To ensure realization of wide-temperature applications and increase reliability, the electrolytic capacitor of the input diode rectifier in the TESAV line is removed from the module’s structural volume and is an external element. Of course, removing the electrolytic capacitor from the power supply module alone cannot increase the reliability of the AC/DC converter, but it does offer a number of advantages. For example, it allows you to choose the necessary capacitor when designing the power supply system, taking into account the specific needs and real power, as well as the temperature and parameters of capacitors in the necessary temperature range.
Figure 1 shows the wiring diagram of the TESAV module, where the input rectifier capacitor is labeled as C4.
Fig.1 – Structural diagram of realization of the way of TESAV module connection
It can be said that it is the removal of the electrolytic capacitor of the input rectifier that made it possible to create a converter with the maximum operating temperature of the housing up to +125°C.
This, in its turn, allowed to considerably reduce the requirements to the cooling radiator, and for power up to 150 W, if the ambient air temperature does not exceed +60°С, to eliminate it altogether.
At the same time, the removed capacitor of the input rectifier operates in the zone of ambient air temperature instead of inside the structure saturated with heat concentrators, which significantly increases its lifetime and, consequently, makes the power supply system as a whole many times more reliable.
Figure 2 shows a graph of the output power reduction for the TESAV200 module as a function of ambient temperature.
Fig. 2 – Graph of dependence of module output power on temperature
In a power supply system based on TESAV AC/DC converters, the rectifier input electrolytic capacitor is still the element with the lowest MTBF. However, when considering the reliability and lifetime values, it should be taken into account that in this case the capacitor failure should be considered as a recoverable parameter and its reliability values cannot influence the lifetime of TESAV AC/DC converters. In addition, it is possible to perform routine maintenance of the capacitor (e.g. by measuring the ripple level) and, if necessary, to replace it.
Thus, TESAV modules provide the customer with the opportunity to create ultra-compact power supply systems based on AC/DC converters, which do not require forced air cooling, and in some cases allow to refuse any radiator at all. At the same time, their reliability and service life are guaranteed to be at the level of DC/DC converters. It should be noted that traditionally for Alexander Electric company the nomenclature of TESAV modules covers a wide power range – 50…1000 W.
These ultra-compact AC/DC converters, the appearance of which is shown in Figure 3, are designed for industrial equipment and products operating in harsh operating conditions and in particularly demanding applications.
Fig. 3 – Ultra-compact AC/DC converter of the TESAV series
Distinctive features of the converters are:
All TESAV modules have a full range of protection functions: from overcurrent and short-circuit to overheating and overvoltage at the output.

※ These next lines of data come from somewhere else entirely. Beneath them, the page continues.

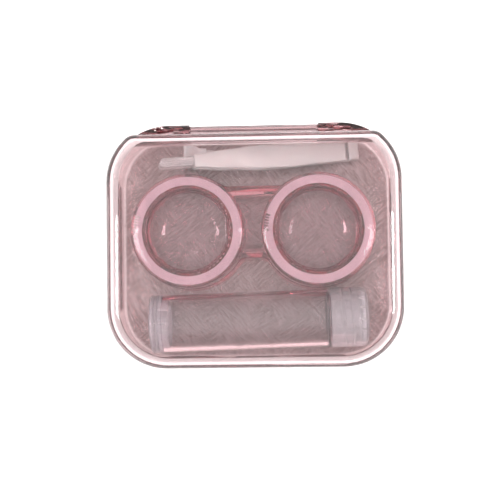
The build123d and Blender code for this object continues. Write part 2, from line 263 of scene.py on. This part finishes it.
def settle(name, work, node, crease):  # a finished mesh takes its node's place, body and finish
    mesh = bpy.data.meshes.new(name)
    work.to_mesh(mesh)
    work.free()
    mesh.shade_smooth()
    mesh.set_sharp_from_angle(angle=radians(crease))
    mesh.materials.append(finishes[slotOf[node]])
    piece = bpy.data.objects.new(name, mesh)
    bpy.context.collection.objects.link(piece)
    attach(piece, bodyOf[node])
    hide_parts(node)
    return piece


# Moulded pieces keep their shape from the design and get joined, smooth-shaded surfaces
moulding = {"join": 0.0002 * mm, "crease": 32}


def polish(node):
    work = bmesh.new()
    work.from_mesh(nodes[node].data)
    bmesh.ops.remove_doubles(work, verts=work.verts, dist=moulding["join"])
    piece = settle(node + "_moulding", work, node, moulding["crease"])
    even = piece.modifiers.new("even", "WEIGHTED_NORMAL")
    even.keep_sharp = True


# Tweezers: two crowned blades of one flexible strip, joined by a round bend at the heel,
# in millimetres and degrees, with each of its widths as (distance along the blade, half its width)
tweezers = {"heel": (27.9, 26.8, 4.5), "turn": 184.8, "rise": 10.6, "spread": 3.2, "lift": 1.25,
            "root": 2.4, "stub": 0.8, "length": 46.0, "thickness": 1.05, "crown": 0.3, "rampUp": 8.0,
            "edge": 0.3, "edgeSteps": 3, "edgeAngle": 50, "crease": 60, "stepsAlong": 60, "stepsAcross": 8,
            "widths": ((2.4, 2.75), (9, 3.1), (19, 3.42), (27, 3.3), (36, 2.6), (46, 1.75))}


def widthAt(along):
    rows = tweezers["widths"]
    if along <= rows[0][0]:
        return rows[0][1]
    for (before, low), (after, high) in zip(rows, rows[1:]):
        if along <= after:
            share = (along - before) / (after - before)
            return low + (high - low) * share * share * (3 - 2 * share)  # eased at both ends
    return rows[-1][1]


def makeBlade(node, lower):
    look = tweezers
    bend = pi * look["lift"]
    first = look["stub"] - look["root"] - bend if lower else look["root"]  # the lower one has the heel
    work = bmesh.new()
    bmesh.ops.create_grid(work, x_segments=look["stepsAlong"], y_segments=look["stepsAcross"], size=1)
    for vert in work.verts:
        run = first + (vert.co.x + 1) / 2 * (look["length"] - first)
        side = vert.co.y
        turned = min(pi, max(0.0, -run / look["lift"]))
        risen = min(1.0, max(0.0, run / look["rampUp"]))
        reach = look["lift"] + look["crown"] * (1 - side * side) * risen
        along = max(run, 0.0) + max(0.0, -run - bend) - reach * sin(turned)
        vert.co = (along, side * widthAt(run), reach * cos(turned))
    bmesh.ops.scale(work, vec=(mm, mm, mm), verts=work.verts)
    place = Matrix.Translation(Vector(look["heel"]) * mm)
    place = place @ Matrix.Rotation(radians(look["turn"]), 4, "Z")
    place = place @ Matrix.Rotation(radians(-look["rise"]), 4, "Y")
    if lower:
        place = place @ Matrix.Rotation(pi, 4, "X")
    else:
        pivot = Matrix.Translation((look["root"] * mm, 0, look["lift"] * mm))
        place = place @ pivot @ Matrix.Rotation(radians(-look["spread"]), 4, "Y") @ pivot.inverted()
    bmesh.ops.transform(work, matrix=place, verts=work.verts)
    piece = settle(node + "_blade", work, node, look["crease"])
    wall = piece.modifiers.new("wall", "SOLIDIFY")
    wall.thickness = look["thickness"] * mm
    wall.offset = 0
    soft = piece.modifiers.new("soft", "BEVEL")
    soft.width = look["edge"] * mm
    soft.segments = look["edgeSteps"]
    soft.limit_method = "ANGLE"
    soft.angle_limit = radians(look["edgeAngle"])


for node in nodes:
    if not node.endswith("_arm"):
        polish(node)
print("mouldings joined")
makeBlade("tweezers_lower_arm", lower=True)
makeBlade("tweezers_upper_arm", lower=False)
print("tweezers bent")


# Floor, world and lamps, with lengths in metres and powers in watts
studio = {"floorSize": 4.0, "floorGap": 0.1 * mm, "worldLow": 0.7, "worldHigh": 1.55}
palePaper = {"plain": (0.84, 0.84, 0.84), "speckled": (0.825, 0.825, 0.825), "fibreSize": 700,
             "fibreLow": 0.3, "fibreHigh": 0.7, "roughness": 0.8, "shine": 0.2, "depth": 0.05 * mm}
lamps = {"width": 0.14, "length": 0.11, "reach": 0.25, "height": 0.60, "along": 0.0, "leftPower": 1.8,
         "rightPower": 3.0, "target": (0, 0, 0.01)}


def makeFloor():
    work = bmesh.new()
    bmesh.ops.create_grid(work, x_segments=1, y_segments=1, size=studio["floorSize"] / 2,
                          matrix=Matrix.Translation((0, 0, cadBox[0].z - studio["floorGap"])))
    mesh = bpy.data.meshes.new("floor")
    work.to_mesh(mesh)
    work.free()
    floor = bpy.data.objects.new("floor", mesh)
    bpy.context.collection.objects.link(floor)
    finish = Finish("palePaper")
    fibre = finish.noise(palePaper["fibreSize"], detail=4.0)
    specks = finish.fade(fibre, palePaper["fibreLow"], palePaper["fibreHigh"])
    tone = finish.mixed(specks, rgba(palePaper["plain"]), rgba(palePaper["speckled"]))
    surface = finish.add("ShaderNodeBsdfPrincipled", inputs={
        "Base Color": tone, "Roughness": palePaper["roughness"], "Specular IOR Level": palePaper["shine"],
        "Normal": finish.bump(fibre, palePaper["depth"])})
    mesh.materials.append(finish.done(surface))


def aimed(thing, place, target, roll=0.0):
    back = (Vector(place) - Vector(target)).normalized()
    up = Matrix.Rotation(radians(-roll), 3, "Z") @ Vector((0, 1, 0))
    right = up.cross(back).normalized()
    turn = Matrix((right, back.cross(right), back)).transposed()
    thing.matrix_world = Matrix.Translation(place) @ turn.to_4x4()


def makeLamp(name, side, power):
    lamp = bpy.data.lights.new(name, "AREA")
    lamp.shape = "RECTANGLE"
    lamp.size = lamps["width"]
    lamp.size_y = lamps["length"]
    lamp.energy = power
    holder = bpy.data.objects.new(name, lamp)
    bpy.context.collection.objects.link(holder)
    aimed(holder, (side * lamps["reach"], lamps["along"], lamps["height"]), lamps["target"])
    holder.visible_camera = False


def makeWorld():
    world = bpy.data.worlds.new("studio")
    world.use_nodes = True
    tree = world.node_tree
    back = tree.nodes["Background"]
    sky = tree.nodes.new("ShaderNodeTexCoord")
    apart = tree.nodes.new("ShaderNodeSeparateXYZ")
    glow = tree.nodes.new("ShaderNodeMapRange")
    glow.inputs["To Min"].default_value = studio["worldLow"]
    glow.inputs["To Max"].default_value = studio["worldHigh"]
    tree.links.new(sky.outputs["Generated"], apart.inputs["Vector"])
    tree.links.new(apart.outputs["Z"], glow.inputs["Value"])
    tree.links.new(glow.outputs["Result"], back.inputs["Strength"])
    back.inputs["Color"].default_value = rgba((1, 1, 1))
    bpy.context.scene.world = world


# Camera, in metres and degrees
eye = {"place": (0.0082, -0.0114, 0.270), "target": (-0.0012, -0.0017, 0.020), "roll": 0.8,
       "halfAngle": 15.1, "nearest": 0.01}


def makeCamera():
    camera = bpy.data.cameras.new("eye")
    camera.lens = camera.sensor_width / 2 / tan(radians(eye["halfAngle"]))
    camera.clip_start = eye["nearest"]
    holder = bpy.data.objects.new("eye", camera)
    bpy.context.collection.objects.link(holder)
    aimed(holder, eye["place"], eye["target"], eye["roll"])
    bpy.context.scene.camera = holder


makeFloor()
makeWorld()
makeLamp("leftLamp", -1, lamps["leftPower"])
makeLamp("rightLamp", 1, lamps["rightPower"])
makeCamera()

bounces = {"most": 24, "through": 24, "transparent": 16, "glossy": 8}  # clear walls lie many deep
scene = bpy.context.scene
scene.view_settings.view_transform = "Standard"
scene.cycles.max_bounces = bounces["most"]
scene.cycles.transmission_bounces = bounces["through"]
scene.cycles.transparent_max_bounces = bounces["transparent"]
scene.cycles.glossy_bounces = bounces["glossy"]
print("studio ready")
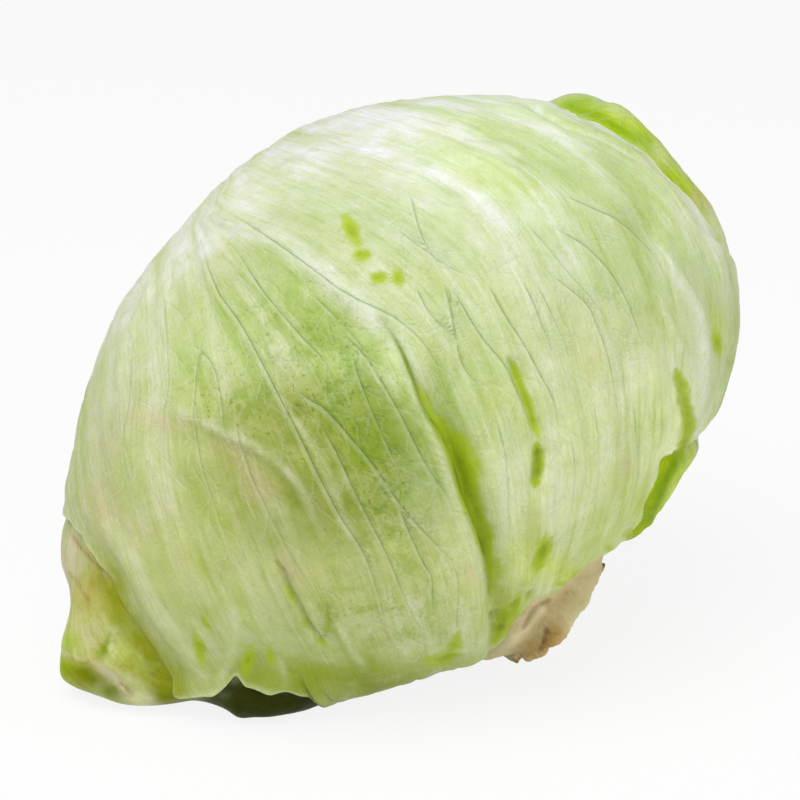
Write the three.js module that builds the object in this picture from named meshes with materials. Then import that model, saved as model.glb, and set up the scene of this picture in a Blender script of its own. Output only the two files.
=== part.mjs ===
// A picked head of crisp lettuce, lying on its side on a flat surface.
//
// Every leaf is a closed solid sheet that wraps round one common centre. The outermost leaf follows
// the skin of the head, and each leaf further in lies one layer deeper wherever another leaf covers
// it, so the leaves nest without touching. A cone-shaped stem runs from the cut butt to the middle,
// four broken leaf bases stand round its cut end, and the tight bud in the middle is one solid.
//
// Millimetres, +Z up. The origin is on the surface, under the middle of the head's bounding box.

import * as THREE from 'three';

// ---- Size of the head ----
const HEAD_LENGTH = 172;         // across the wide way, corner to corner of the closed head
const HEAD_WIDTH = 148;          // across, square to the length
const HEAD_DEPTH = 132;          // from the butt to the crown
const CENTRE_HEIGHT = 60.5;      // the leaves' common centre above the surface
const CENTRE_ASIDE = [0.2, 1.1];  // and across it, so that the origin is under the box's middle
const SKIN_OFFSET = [-1, -1];    // middle of the round skin from that centre: along RIGHT, along UP
const MEAN_RADIUS = (HEAD_LENGTH + HEAD_WIDTH + HEAD_DEPTH) / 6;
const SETTLING = 12;             // how softly the round skin runs into the flat it rests on
const INNER_SETTLING = 30;       // the same for the leaves inside, which are less flattened

// ---- Leaves ----
const LEAF_THICKNESS = 1.1;
const WRAPPER_PITCH = 3.3;      // depth taken by one loose outer leaf
const HEAD_LEAF_PITCH = 2.9;     // depth taken by one leaf of the closed head, with its crumples
const HEAD_LEAF_START = 16.5;    // depth of the first of them under the round skin
const HEAD_LEAF_COUNT = 8;
const LEAF_TURN = 137.5;         // degrees round the stem from one leaf to the next
const CLEAR_OF_MARGIN = 5;       // degrees past a leaf's margin that the next leaf stays deep
const COME_OUT_OVER = 24;        // degrees over which it then rises to the outside
const WRAPPER_RINGS = 9;
const WRAPPER_SPOKES = 28;
const HEAD_LEAF_RINGS = 6;
const HEAD_LEAF_SPOKES = 22;

// ---- Stem and broken leaf bases ----
const STEM_FACE_FROM_CENTRE = 65;
const STEM_TIP_FROM_CENTRE = 19;
const STEM_RADIUS = 14.4;        // at the cut face
const STEM_CLEAR_ANGLE = 14;     // degrees from the stem's axis that the leaves keep
const BUTT_HOLLOW = 7;           // depth of the hollow that the leaves leave round the cut end
const BUTT_HOLLOW_SPREAD = 17;   // degrees
const BASE_INNER_RADIUS = STEM_RADIUS + 0.5;
const BASE_START = 61.5;         // a broken base's lower end, from the centre along the stem
const BASE_BEVEL = 0.6;

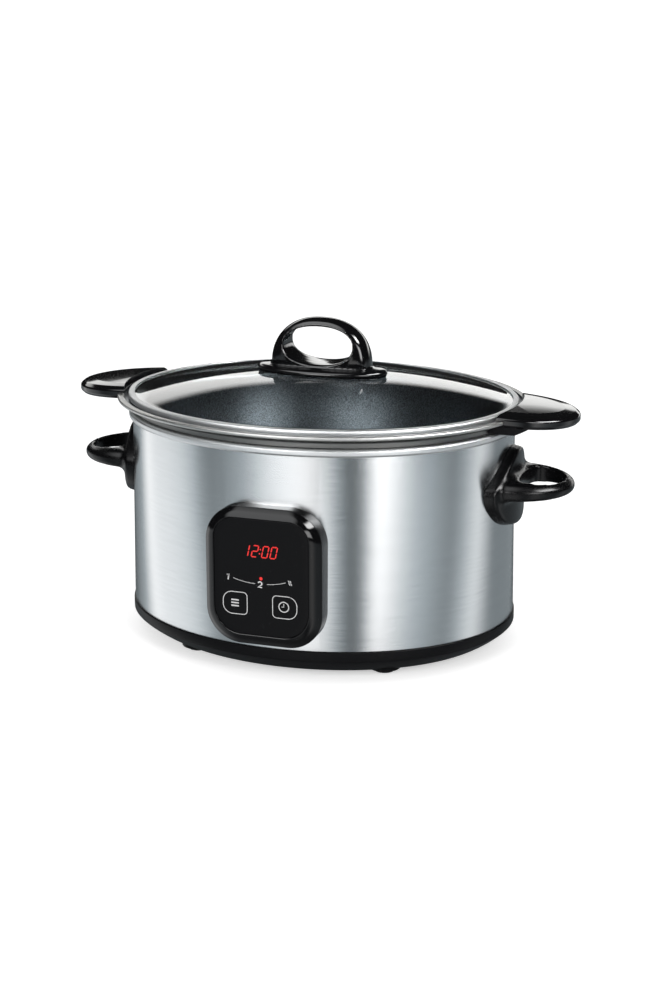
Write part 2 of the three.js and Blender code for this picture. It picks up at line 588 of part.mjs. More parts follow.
/** Distance out to the front of the flat seat for a panel screw's head. */
const coverSeat = ovalY(panelScrew.x + panelScrew.bossRadius, coverOut - cover.sheet + wrapGrow(panel.z)) - 0.6;

function panelCover() {
  const outline = panelPrism(panelOutline(cover.margin - panel.windowMargin), oval.halfWidth / 2, panelFront);
  const skin = wrapBlock(coverOut).subtract(wrapBlock(coverOut - cover.sheet)).intersect(outline);
  let solid = skin;
  for (const [sx, sz] of quadrants) {
    const peg = rod(cover.pegRadius, boardFront - board.thick - GAP - coverSeat,
      [sx * cover.pegX, -coverSeat, panel.z + sz * cover.pegUp], "front", 8);
    solid = solid.add(peg);
  }
  for (const [x, z] of panelBosses) {
    const seat = rod(panelScrew.bossRadius, cover.boss, [x, -coverSeat, z], "front", 12);
    solid = solid.add(seat.intersect(wrapBlock(coverOut)));
    solid = solid.subtract(rod(panelScrew.radius + GAP, panelScrew.length, [x, 1 - coverSeat, z], "front", 10));
  }
  return solid;
}
add("panel_back_cover", panelCover(), materials.blackMatt);
const alongFront = (solid) => solid.rotate([90, 0, 0]); // +Z becomes -Y
panelBosses.forEach(([x, z], i) => {
  const where = ["upper_right", "upper_left", "lower_right", "lower_left"][i];
  const screw = alongFront(panScrew(panelScrew, panelScrew.length)).translate([x, -(coverSeat - GAP), z]);
  add(`panel_screw_${where}`, screw, materials.platedSteel);
});

// ---------------------------------------------------------------- side handles
/** Half outline of the handle's backplate: [fraction of the half width, fraction up or down]. */
const shieldOutline = [[0, 1], [0.16, 0.985], [0.33, 0.86], [0.62, 0.51], [0.87, 0.19], [0.985, -0.03],
  [0.985, -0.25], [0.88, -0.52], [0.66, -0.79], [0.35, -0.95], [0, -1]];
const shieldCurve = new THREE.CatmullRomCurve3(
  [...shieldOutline, ...shieldOutline.slice(1, -1).reverse().map(([a, u]) => [-a, u])]
    .map(([a, u]) => new THREE.Vector3(0, a, u)), true, "centripetal");

/** A ring of the backplate, drawn in and scaled, lying on the housing at an offset from its outside. */
function plateRing(shrink, offset, scale = 1, count = 28) {
  return shieldCurve.getPoints(count).slice(0, count).map(({ y: a, z: u }) => {
    const y = a * (handle.halfWidth - shrink) * scale;
    const z = handle.z + u * ((u > 0 ? handle.above : handle.below) - shrink) * scale;
    return new THREE.Vector3(ovalX(y, wrapGrow(z) + offset), y, z);
  });
}

/** The finger hole of the side loop: an eye, rounder at its outer end. */
function loopHole() {
  const count = 24;
  const points = Array.from({ length: count }, (_, i) => {
    const angle = (2 * Math.PI * i) / count;
    const [c, s] = [Math.cos(angle), Math.sin(angle)];
    return c > 0 ? [loop.holeFar * c, loop.holeHalfWidth * s]
      : [loop.holeNear * signedPower(c, 0.7), loop.holeHalfWidth * signedPower(s, 0.7)];
  });
  return prism(shapeOf(points), 0, over).translate([oval.halfLength + loop.holeMid, 0, 0]);
}

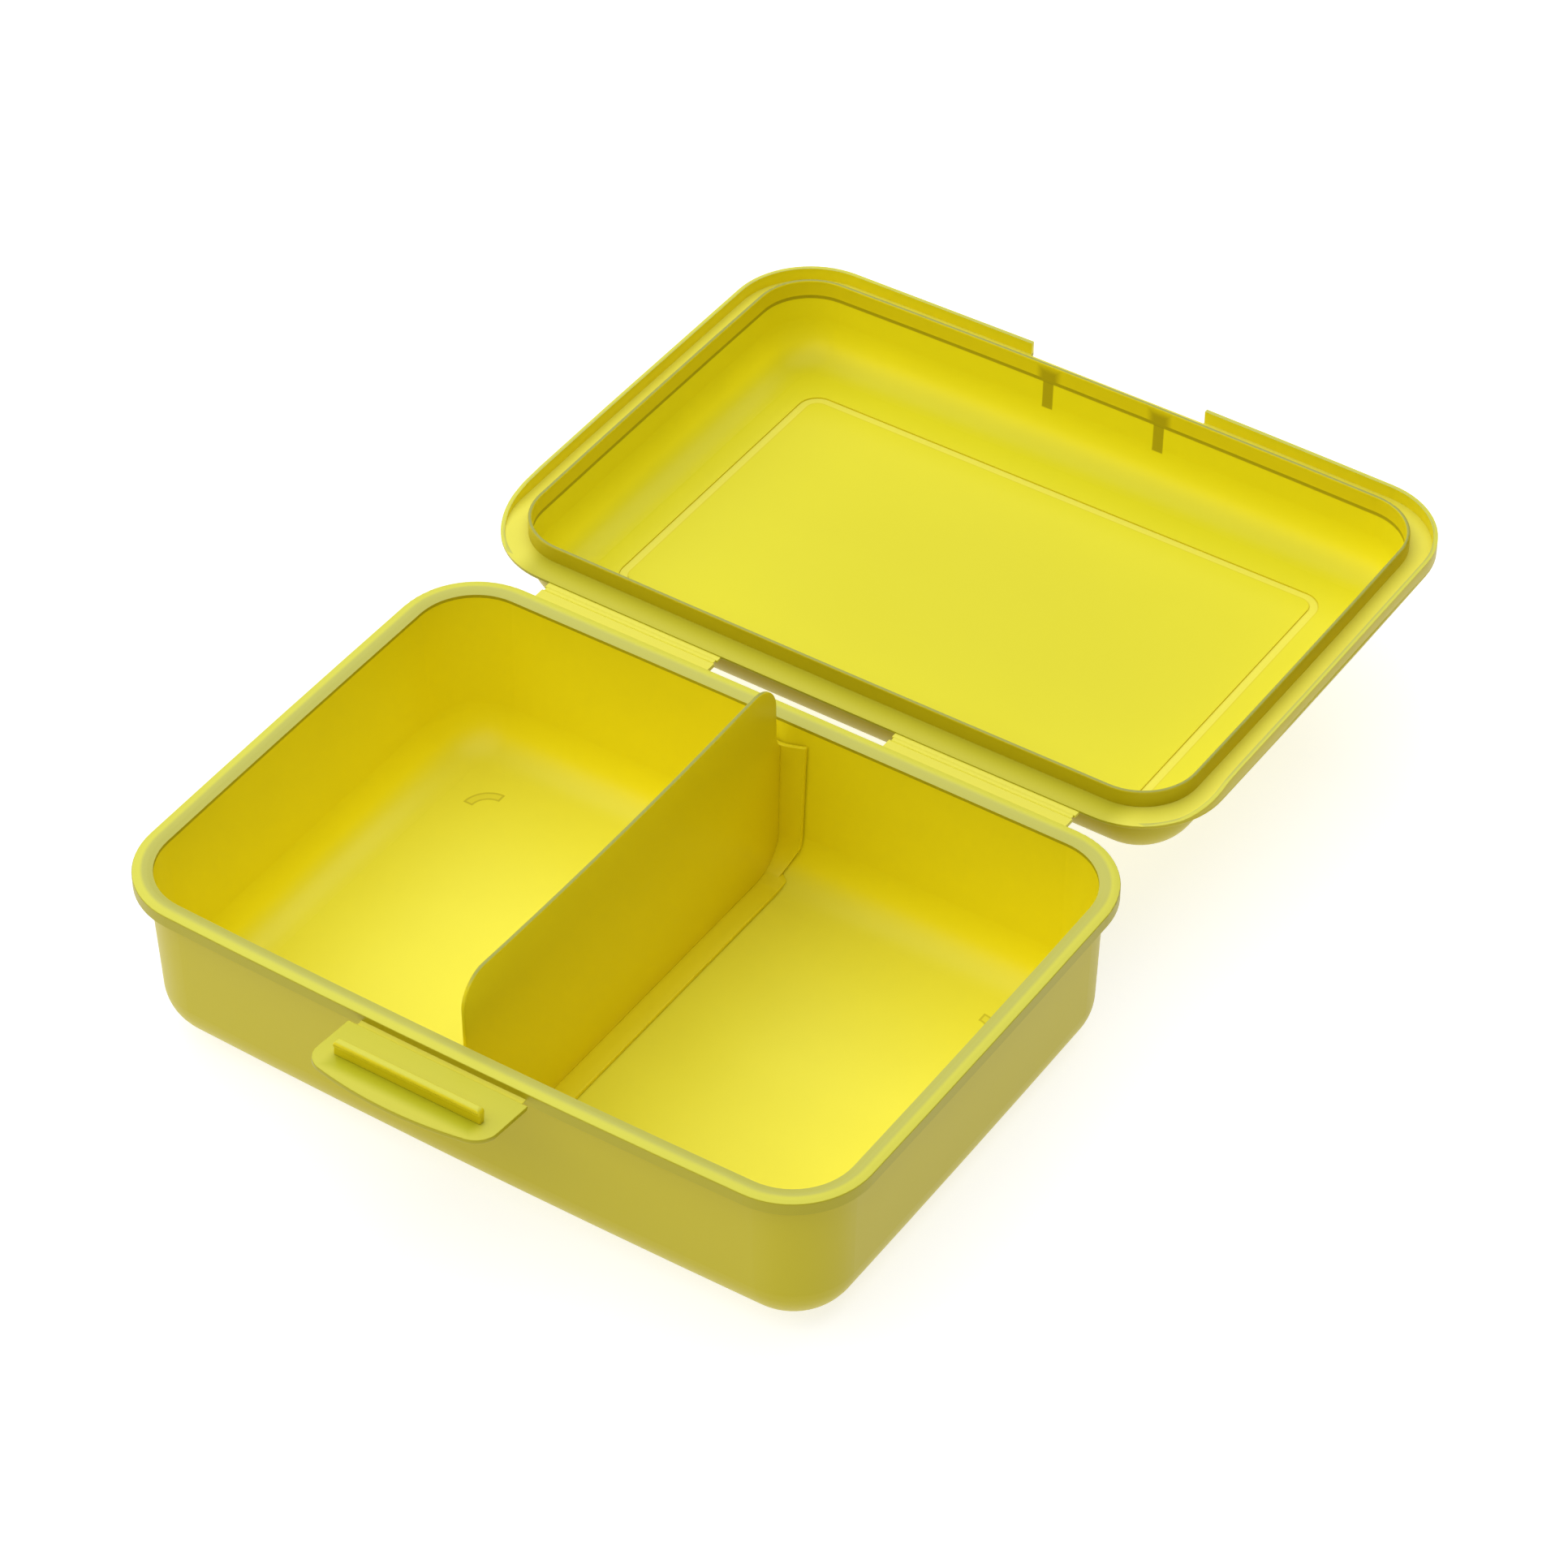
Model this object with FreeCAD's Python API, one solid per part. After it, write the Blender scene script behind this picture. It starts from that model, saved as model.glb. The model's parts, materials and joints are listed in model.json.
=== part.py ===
import FreeCAD, Part
import math
import os

# School lunch box: a shallow tub and a domed lid joined by two thin living hinges, a latch
# flap on a third living hinge at the front, and a loose T-section divider across the tub.
# Axes: +X to the right along the long side, +Y towards the lid's hinge, +Z up.
# Origin: middle of the tub in plan, on the plane that its feet stand on.
# Modelled open: the lid laid back level and the latch flap pointing forward. Sizes in mm.

# Rim outline in plan; each side bows outwards by a shallow arc
rim_half_x = 110.0
rim_half_y = 77.4
rim_corner_r = 22.9
bow_front = 1.7
bow_rear = 0.4
bow_side = 0.5

# Rim section
rim_width = 5.4
rim_skirt_h = 3.6
rim_t = 1.2
rim_crown = 0.6
rim_crown_r = 5.5
rim_crown_at = 2.6
rim_inner_drop = 0.25
rim_edge_r = 0.35

# Tub
tub_depth = 51.2
tub_wall = 1.5
tub_floor_t = 1.9
tub_draft = 1.75
tub_fillet_r = 14.8
foot_h = 0.6
foot_outer_r = 8.0
foot_inner_r = 5.3
foot_from_side = 33.6
foot_from_front = 34.4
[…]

Modules with a power range of 100…1000 W feature remote feedback to the load and parallel connection of modules to increase the total power. The modules are available in low-profile housings with a height of 13-16 mm and are filled with thermally conductive sealing compound.
The TESAV modules can be operated either from AC or DC mains. In the latter case, the external capacitor of the input rectifier is not installed, and the input voltage, in order to avoid unnecessary losses on the input rectifier diode bridge, can be fed directly to the inputs provided for this capacitor. The possibility of operation from DC and AC networks, as well as the possibility of selecting an external input filter capacitor for specific needs, make the described converters truly versatile and convenient for use by both designers and users.
It should also be noted that the versatility in terms of AC/DC input network has the possibility to connect both networks simultaneously. This is a great advantage when building uninterruptible power supply networks for particularly demanding applications. For example, for category 1 consumers, including special category 1 consumers, where redundant power supply networks are a prerequisite. In this case, the voltage from the second (redundant) DC network can be supplied via decoupling diodes to the same module terminals to which the external rectifier capacitor (C4) is connected.
Figure 4 shows the simplest power supply system with remote capacitors. Such a system allows the converter profile to be significantly reduced, resulting in an increased energy density. The layout flexibility of such a bundle in equipment with complex configurations of power supply converter volumes is also clearly visible.
Fig. 4 – Example of construction method AC/DC converter with remote capacitors capacitors
All of the above-mentioned advantages of TESAV converters based on a new way of building AC/DC power supply systems, combined with an extended operating temperature range and high energy efficiency, make them unique in the AC/DC converter market.